То, что оба выдающихся медика не прониклись симпатией друг к другу, не относится к ряду исключительных случаев. Однако разногласия между ними, перераставшие порой в ожесточенные споры, с трудом поддаются документированию. На фоне обширной корреспонденции Вадиана, его разветвленных связей, охватывавших все гуманистическое сообщество на верхненемецком пространстве, это обстоятельство выглядит более чем странным. В числе адресатов Вадиана имя Гогенгейма отсутствует. Если даже оба незаурядных ученых и встречались друг с другом, что, учитывая скромные масштабы Санкт-Галлена, представляется весьма вероятным, то скорее всего их рукопожатие было вялым, взгляд – кислым, а выражение лица – брезгливым. Грандиозная дуэль между обоими медиками в духе шиллеровской драматургии так и не состоялась. У маркиза Позы в медицине просто не было возможности изложить королю врачебного дела того времени свои взгляды на свободомыслие и реформацию в области медицинской науки. При жизни Гогенгейма многие его труды, посвященные этой теме, не достигли издательского стола. Запрет на публикации, наложенный городским советом Нюрнберга в феврале 1530 года, разорил Гогенгейма. Это было намного хуже потери в Базеле места городского врача и профессорской должности. После многообещающих публикаций трудов о сифилисе, предпринятых в 1529–1530 годах, запрет на дальнейшую популяризацию теоретических и практических достижений Гогенгейма привел к тому, что 95% его трудов увидели свет только после смерти автора. Счастливое исключение составляет знаменитая «Большая хирургия» (1536), опубликованная при жизни ученого, которая по своему замыслу и содержанию выходит далеко за рамки простого учебника по медицине.
Реакцию Гогенгейма на вердикт нюрнбергского совета нельзя назвать смиренной. После безуспешных обращений в сенат Нюрнберга он написал в начале 1530 года апологию, которая до сих пор считается одним из самых страстных произведений этого жанра в истории медицины. Его книгу «Парагранум», где он предлагает научно-теоретическое обоснование четырех несущих колонн медицины и одновременно выражает резкий протест, который принимает форму возвеличивания собственной личности, балансирующего на грани здравого смысла и помешательства, можно сравнить разве что с поздними работами Ницше, также написанными в обстановке тотальной духовной изоляции.

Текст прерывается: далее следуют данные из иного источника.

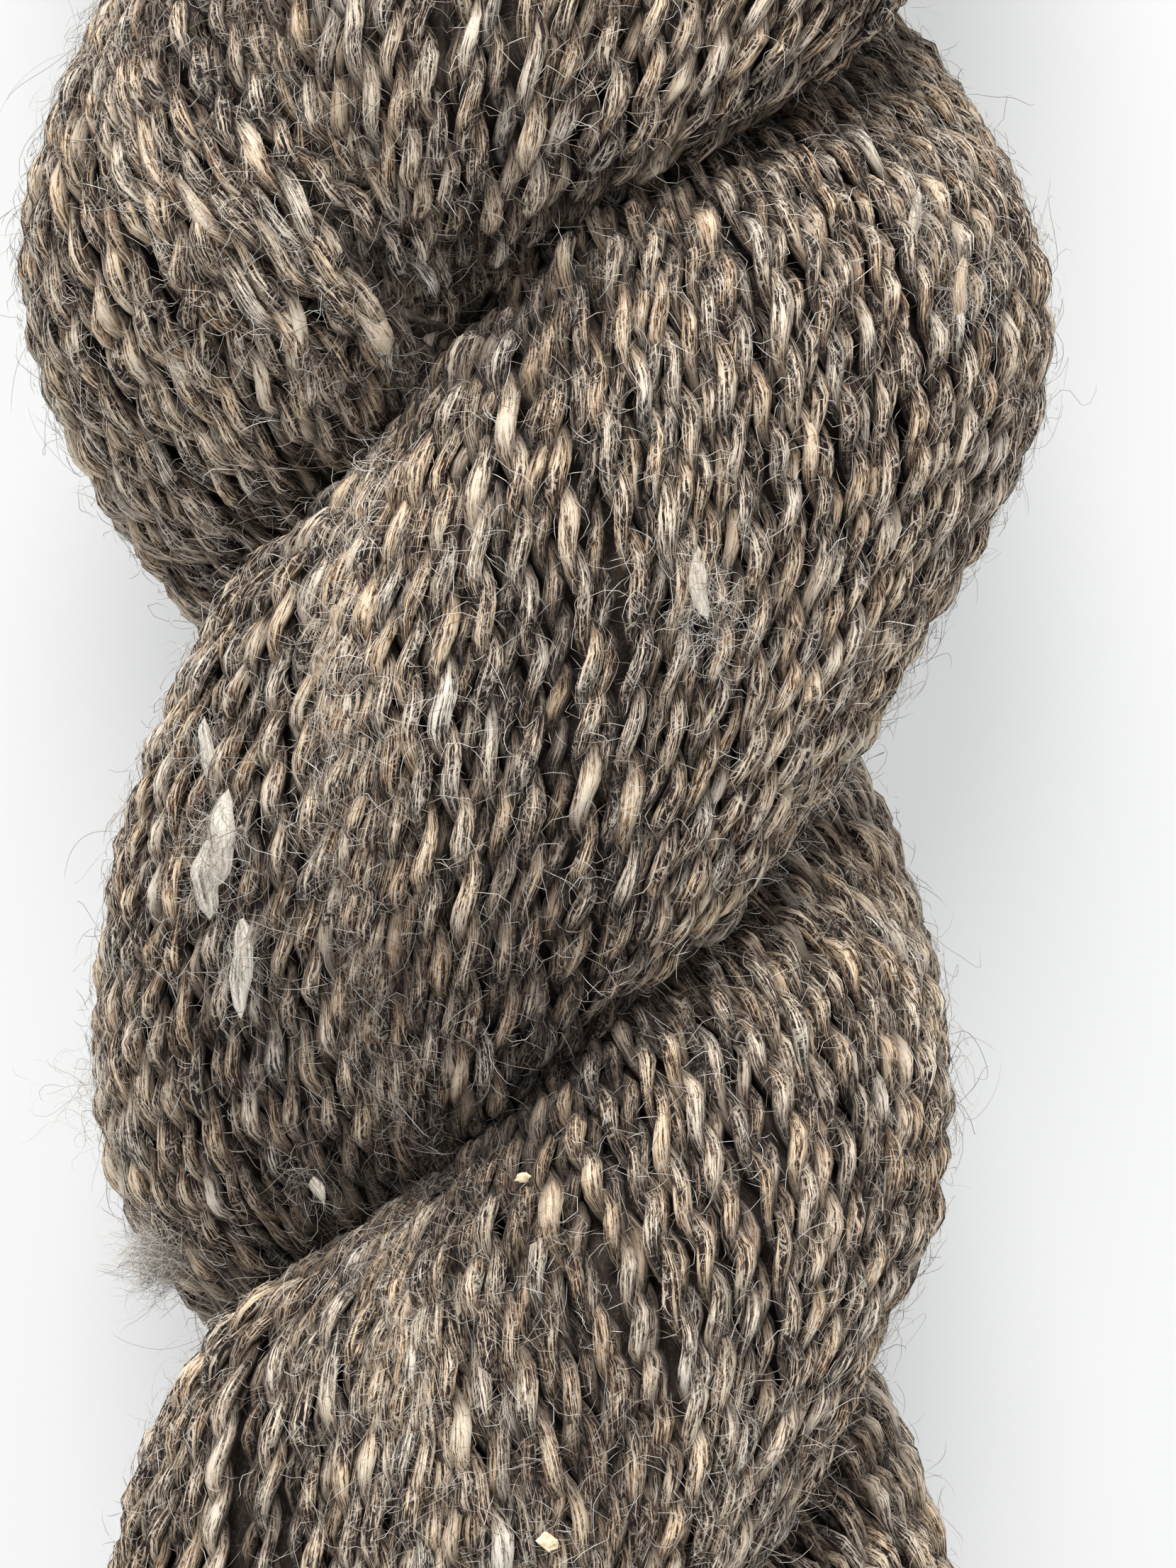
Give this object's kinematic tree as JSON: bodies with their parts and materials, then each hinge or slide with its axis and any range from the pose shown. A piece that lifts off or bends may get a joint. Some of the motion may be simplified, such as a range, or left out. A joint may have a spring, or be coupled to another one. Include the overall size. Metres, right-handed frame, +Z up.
{
  "type": "twisted hank of alpaca yarn",
  "caption": "Soft twisted hank of plied heathered yarn: thick strands turn about each other from the fold to a wrapped end with a short tail loop.",
  "frame": {"origin": "middle of the footprint, on the surface that the hank lies on", "axes": "+Y along the hank from its tucked end to its fold, +Z up"},
  "size_m": [0.0765, 0.28, 0.0572],
  "materials": {
    "yarn": "soft, matt, hairy two-ply alpaca yarn in heathered browns, cream and grey"
  },
  "bodies": {
    "root": {"hank": "yarn"}
  },
  "joints": []
}
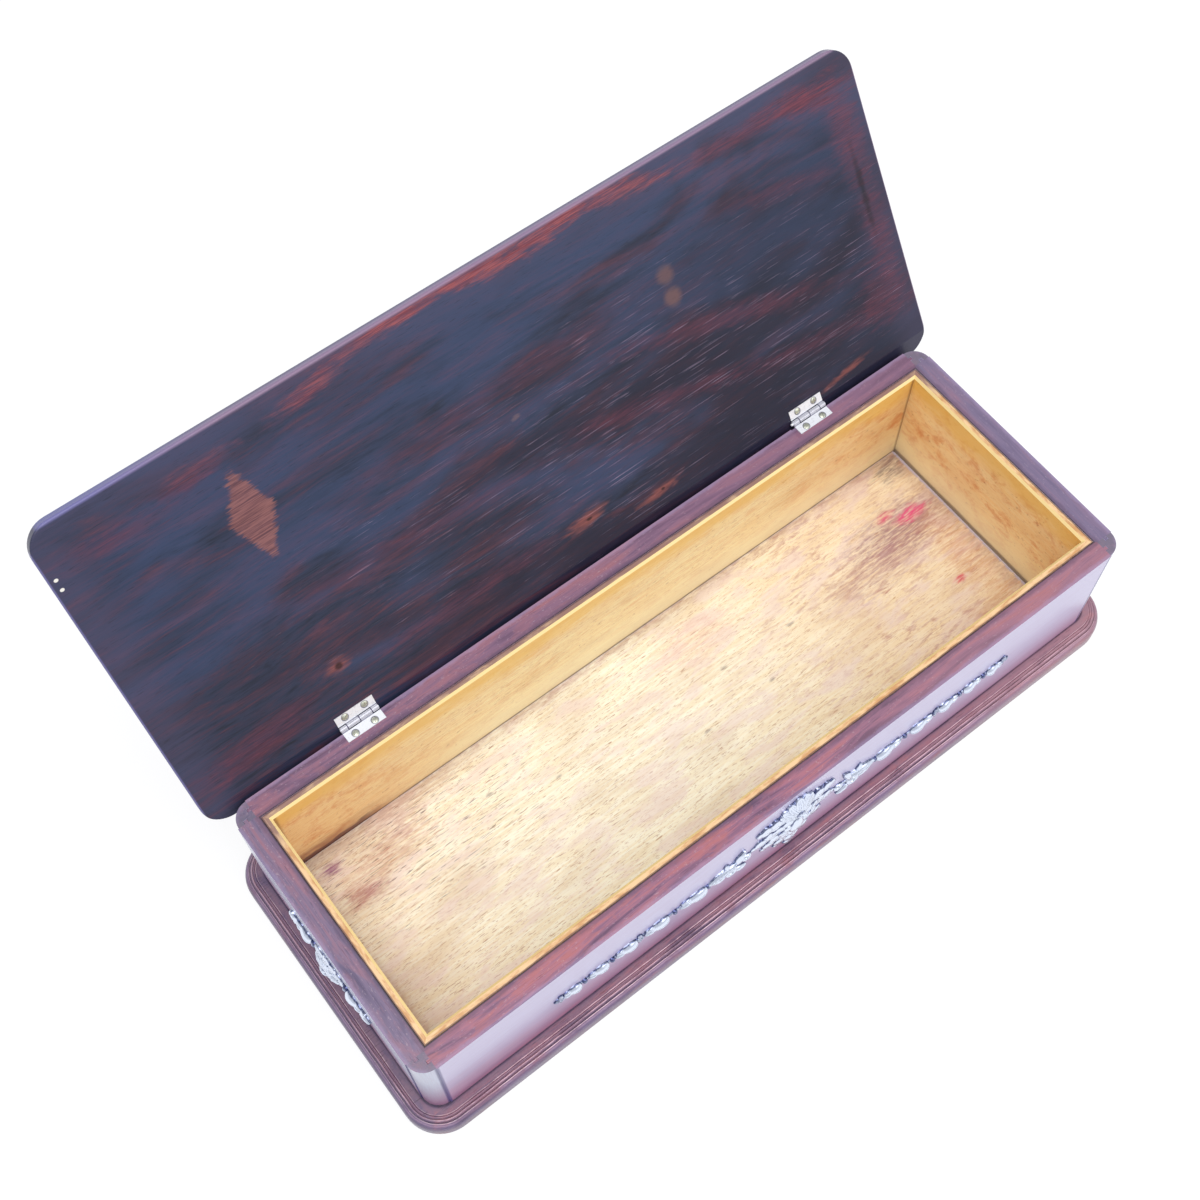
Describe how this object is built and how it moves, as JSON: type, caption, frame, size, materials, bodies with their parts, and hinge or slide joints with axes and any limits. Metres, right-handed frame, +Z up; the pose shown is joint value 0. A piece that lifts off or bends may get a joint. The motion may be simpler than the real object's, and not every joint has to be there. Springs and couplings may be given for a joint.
{
  "type": "rosewood box",
  "caption": "Long low wooden box with a hinged lid, rounded corner posts, moulded base, pale inner lining and silver ornaments.",
  "frame": {"origin": "centre of the base board's underside, on the surface that the box stands on", "axes": "+X along the front to the right, +Y from the front to the hinged back, +Z up"},
  "size_m": [0.4026, 0.2352, 0.2009],
  "materials": {
    "rosewood_case": "polished",
    "rosewood_lid": "polished",
    "lining_wood": "satin",
    "floor_wood": "bare",
    "silver": "polished",
    "plated_hinge": "satin",
    "screw_brass": "aged",
    "screw_steel": "satin"
  },
  "bodies": {
    "case": {"base_board": "rosewood_case", "base_screws": "screw_steel", "front_wall": "rosewood_case", "back_wall": "rosewood_case", "left_wall": "rosewood_case", "right_wall": "rosewood_case", "corner_post_front_left": "rosewood_case", "corner_post_front_right": "rosewood_case", "corner_post_back_left": "rosewood_case", "corner_post_back_right": "rosewood_case", "floor_panel": "floor_wood", "lining_front": "lining_wood", "lining_back": "lining_wood", "lining_left": "lining_wood", "lining_right": "lining_wood", "hinge_left_box_leaf": "plated_hinge", "hinge_left_pin": "plated_hinge", "hinge_left_box_screws": "screw_brass", "hinge_right_box_leaf": "plated_hinge", "hinge_right_pin": "plated_hinge", "hinge_right_box_screws": "screw_brass", "front_garland": "silver", "left_end_mount": "silver", "right_end_mount": "silver"},
    "lid": {"lid_panel": "rosewood_lid", "hinge_left_lid_leaf": "plated_hinge", "hinge_left_lid_screws": "screw_brass", "hinge_right_lid_leaf": "plated_hinge", "hinge_right_lid_screws": "screw_brass"}
  },
  "joints": [
    {"name": "lid_hinge", "type": "hinge", "parent": "case", "child": "lid", "pos_m": [0, 0.0705, 0.0785], "axis": [1, 0, 0], "range_deg": [0, 123.5]}
  ]
}
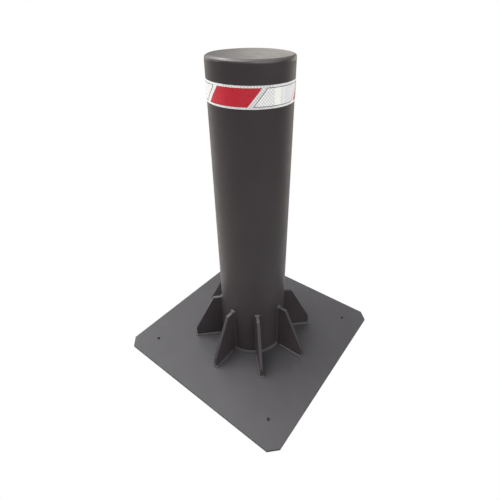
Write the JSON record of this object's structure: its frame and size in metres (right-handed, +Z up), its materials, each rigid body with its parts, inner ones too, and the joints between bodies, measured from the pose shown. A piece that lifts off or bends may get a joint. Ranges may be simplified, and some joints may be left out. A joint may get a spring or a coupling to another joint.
{
  "type": "fixed bollard",
  "caption": "Fixed surface-mounted steel bollard: capped tube welded to a square base plate with gussets, and a reflective band near the top.",
  "frame": {"origin": "centre of the base plate's underside, on the post's axis", "axes": "+Z up along the post; X and Y parallel to the base plate's sides"},
  "size_m": [0.65, 0.65, 0.96],
  "materials": {
    "painted_steel": "satin dark grey powder coat",
    "painted_weld": "satin dark grey powder coat over rippled weld",
    "tape_border": "white reflective film",
    "tape_red": "red reflective film",
    "tape_white": "silver-white prismatic reflective film"
  },
  "bodies": {
    "root": {"base_plate": "painted_steel", "post_tube": "painted_steel", "top_cap": "painted_steel", "cap_weld": "painted_weld", "foot_ring_weld": "painted_weld", "reflective_tape": "tape_border", "tape_red_panels": "tape_red", "tape_white_panels": "tape_white", "gusset_1": "painted_steel", "gusset_foot_weld_1": "painted_weld", "gusset_wall_weld_1": "painted_weld", "gusset_2": "painted_steel", "gusset_foot_weld_2": "painted_weld", "gusset_wall_weld_2": "painted_weld", "gusset_3": "painted_steel", "gusset_foot_weld_3": "painted_weld", "gusset_wall_weld_3": "painted_weld", "gusset_4": "painted_steel", "gusset_foot_weld_4": "painted_weld", "gusset_wall_weld_4": "painted_weld", "gusset_5": "painted_steel", "gusset_foot_weld_5": "painted_weld", "gusset_wall_weld_5": "painted_weld", "gusset_6": "painted_steel", "gusset_foot_weld_6": "painted_weld", "gusset_wall_weld_6": "painted_weld", "gusset_7": "painted_steel", "gusset_foot_weld_7": "painted_weld", "gusset_wall_weld_7": "painted_weld", "gusset_8": "painted_steel", "gusset_foot_weld_8": "painted_weld", "gusset_wall_weld_8": "painted_weld"}
  },
  "joints": []
}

Дух 37-летнего врача не был сломлен. Его последней надеждой оставались швейцарские реформаторы, среди которых нашлись почитатели его таланта. Так, благодаря Околампаду Гогенгейм получил приглашение приехать в Базель. Крепостной крестьянин из Айнзидельна неплохо уживался с Лео Юдом, вторым после Цвингли человеком в Цюрихе. Менее теплыми были его отношения с Буллингером, с которым он, однако, водил личное знакомство. Если мы хотим реалистично оценивать роль многих выдающихся реформаторов и гуманистов Швейцарии того времени, нам необходимо принимать во внимание то, что Вадиан неизменно старался держаться на расстоянии от всех новых веяний, не только в сфере теологии, но и в науке, и никогда не проявлял интереса к теоретическим и практическим открытиям своего времени. При этом благодаря обширной переписке с гуманистами, которую он вел, Вадиан, в отличие от Гогенгейма, оказывал феноменальное влияние на окружающих. Гогенгейм, основным козырем которого являлись его фундаментальные работы, забыл, что в Санкт-Галлене не было ни одной типографии!
К началу 1531 года, когда Гогенгейм почтил своим пребыванием Восточную Швейцарию, городской врач Санкт-Галлена был, пожалуй, единственным человеком в Европе, с которым у трагического странника было так много общего. Как и Теофраст, Вадиан был известен и в Швейцарии, и в Австрии. Более того, в 1506 году фон Ватт проживал в Виллахе, второй родине Гогенгейма, где долгие годы жил и трудился его отец, Вильгельм фон Гогенгейм. В Виллахе Вадиан посещал школу и упражнялся в пении. Нельзя обойти молчанием и его титанические труды на посту ректора Венского университета в 1516–1517 годах! Помимо чисто гуманистического интереса к античности, который был менее свойственен Гогенгейму, Вадиан отличался прекрасным знанием бальнеологии, горного дела и географии, а в 1517 году получил степень доктора медицины. Потенциальными темами для разговора во время первой встречи двух светил тогдашней науки могли стать минеральные источники в Виллахе или горные разработки в Каринтии. Они могли также поделиться друг с другом своими размышлениями по поводу таинственных говений известного отшельника брата Клауса, о котором у каждого из них было свое мнение, или перекинуться несколькими фразами о критике Плиния, предпринятой Леоничено из Феррары, которого они хорошо знали. Как Вадиан, так и Гогенгейм по праву могли считаться экспертами во многих областях знания, причем по некоторым вопросам их мнения совпадали.